Black mayors meet in Selma to discuss community issues
SELMA, Ala. (WSFA) - Around 20 mayors from across the state were in Selma on Friday for the Alabama Conference of Black Mayors.
The meeting was a chance for leaders to discuss issues that affect their communities, such as failing infrastructure, education and the worker shortage.
“These are just the tip of the iceberg,” Selma Mayor James Perkins said.
Some of the problems discussed were related to the COVID-19 pandemic.
“These are some challenging times,” Perkins said. “We are not going out of a pandemic. We are moving into an endemic. Pandemics come and go, endemics come and stay, and it looks like COVID will be here for a while.”
The group gathered in an effort to work toward solutions. It is something they have been doing since 1972.

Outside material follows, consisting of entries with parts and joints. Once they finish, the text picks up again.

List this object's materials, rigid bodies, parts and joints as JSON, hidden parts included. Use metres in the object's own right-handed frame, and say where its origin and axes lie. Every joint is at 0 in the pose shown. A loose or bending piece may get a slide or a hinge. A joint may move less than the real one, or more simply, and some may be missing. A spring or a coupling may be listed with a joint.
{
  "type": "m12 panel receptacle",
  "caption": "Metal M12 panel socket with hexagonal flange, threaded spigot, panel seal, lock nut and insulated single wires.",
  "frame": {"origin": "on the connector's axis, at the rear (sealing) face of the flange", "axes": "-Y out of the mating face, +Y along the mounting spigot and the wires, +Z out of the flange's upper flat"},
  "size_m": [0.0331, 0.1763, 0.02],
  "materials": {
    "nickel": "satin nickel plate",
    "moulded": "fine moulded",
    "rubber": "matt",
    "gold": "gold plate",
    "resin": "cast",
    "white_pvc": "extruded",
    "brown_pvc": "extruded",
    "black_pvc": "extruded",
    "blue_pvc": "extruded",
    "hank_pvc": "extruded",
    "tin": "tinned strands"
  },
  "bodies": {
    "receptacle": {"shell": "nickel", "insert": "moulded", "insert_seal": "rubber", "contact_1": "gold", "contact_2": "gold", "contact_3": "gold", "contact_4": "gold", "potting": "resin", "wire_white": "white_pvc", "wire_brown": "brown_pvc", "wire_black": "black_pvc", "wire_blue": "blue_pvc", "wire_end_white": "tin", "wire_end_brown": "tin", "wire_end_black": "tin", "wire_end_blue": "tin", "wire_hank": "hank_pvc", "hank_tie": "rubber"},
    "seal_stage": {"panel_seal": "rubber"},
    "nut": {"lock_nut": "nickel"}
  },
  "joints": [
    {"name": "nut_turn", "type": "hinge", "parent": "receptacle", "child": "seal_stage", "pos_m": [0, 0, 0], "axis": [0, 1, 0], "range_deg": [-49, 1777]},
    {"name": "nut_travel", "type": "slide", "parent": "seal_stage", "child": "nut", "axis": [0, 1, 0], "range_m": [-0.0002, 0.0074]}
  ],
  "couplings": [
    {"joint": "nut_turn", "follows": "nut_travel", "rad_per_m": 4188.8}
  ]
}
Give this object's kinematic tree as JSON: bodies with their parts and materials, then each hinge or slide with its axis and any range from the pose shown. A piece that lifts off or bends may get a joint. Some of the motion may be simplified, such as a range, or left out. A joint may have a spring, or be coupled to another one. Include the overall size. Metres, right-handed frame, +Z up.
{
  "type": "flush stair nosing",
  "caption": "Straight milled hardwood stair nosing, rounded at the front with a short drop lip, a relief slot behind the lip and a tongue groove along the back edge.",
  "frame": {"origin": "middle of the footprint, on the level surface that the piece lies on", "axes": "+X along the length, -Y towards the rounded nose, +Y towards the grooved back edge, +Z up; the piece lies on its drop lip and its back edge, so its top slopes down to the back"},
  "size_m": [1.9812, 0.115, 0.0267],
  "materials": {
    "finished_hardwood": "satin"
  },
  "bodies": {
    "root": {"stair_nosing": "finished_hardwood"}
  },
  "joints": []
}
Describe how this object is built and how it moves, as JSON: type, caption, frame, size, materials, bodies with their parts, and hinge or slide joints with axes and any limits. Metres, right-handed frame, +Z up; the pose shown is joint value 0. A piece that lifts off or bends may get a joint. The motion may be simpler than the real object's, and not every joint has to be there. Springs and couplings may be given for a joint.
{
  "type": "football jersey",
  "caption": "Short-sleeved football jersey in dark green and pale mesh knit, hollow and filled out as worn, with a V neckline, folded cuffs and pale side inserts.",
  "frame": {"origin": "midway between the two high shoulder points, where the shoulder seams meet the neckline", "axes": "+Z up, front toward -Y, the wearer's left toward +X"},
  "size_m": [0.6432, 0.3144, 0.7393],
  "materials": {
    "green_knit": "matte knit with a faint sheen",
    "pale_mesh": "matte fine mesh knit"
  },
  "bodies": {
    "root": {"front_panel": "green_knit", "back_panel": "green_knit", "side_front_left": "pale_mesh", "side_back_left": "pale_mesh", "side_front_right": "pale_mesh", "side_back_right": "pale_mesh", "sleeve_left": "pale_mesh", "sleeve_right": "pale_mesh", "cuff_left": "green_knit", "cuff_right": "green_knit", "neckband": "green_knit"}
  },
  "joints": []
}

“Back in those days, we knew that as African American mayors, there was strength in numbers,” said Former Tuskegee Mayor Johnny Ford.
While the mayors in attendance primarily serve residents within their cities, they stressed they are also working for all Alabamians, regardless of where they live.
“We come together to find solutions to the problems that are problems throughout Alabama,” said Tuskegee Mayor Tony Haygood. “Yes, they’re in our community and some are highlighted in our community, but most communities, they encounter the same problems that we do in just a different manner.”
Leaders also tackled more controversial issues – like critical race theory.
“It would be difficult for me to share my history, my personal history, in a classroom with critical race theory laws in place,” Perkins added.
It was just one of many discussions attendees believe will advance their communities.
The Alabama Conference of Black Mayors is not just for mayors. It also welcomes city council members and former mayors.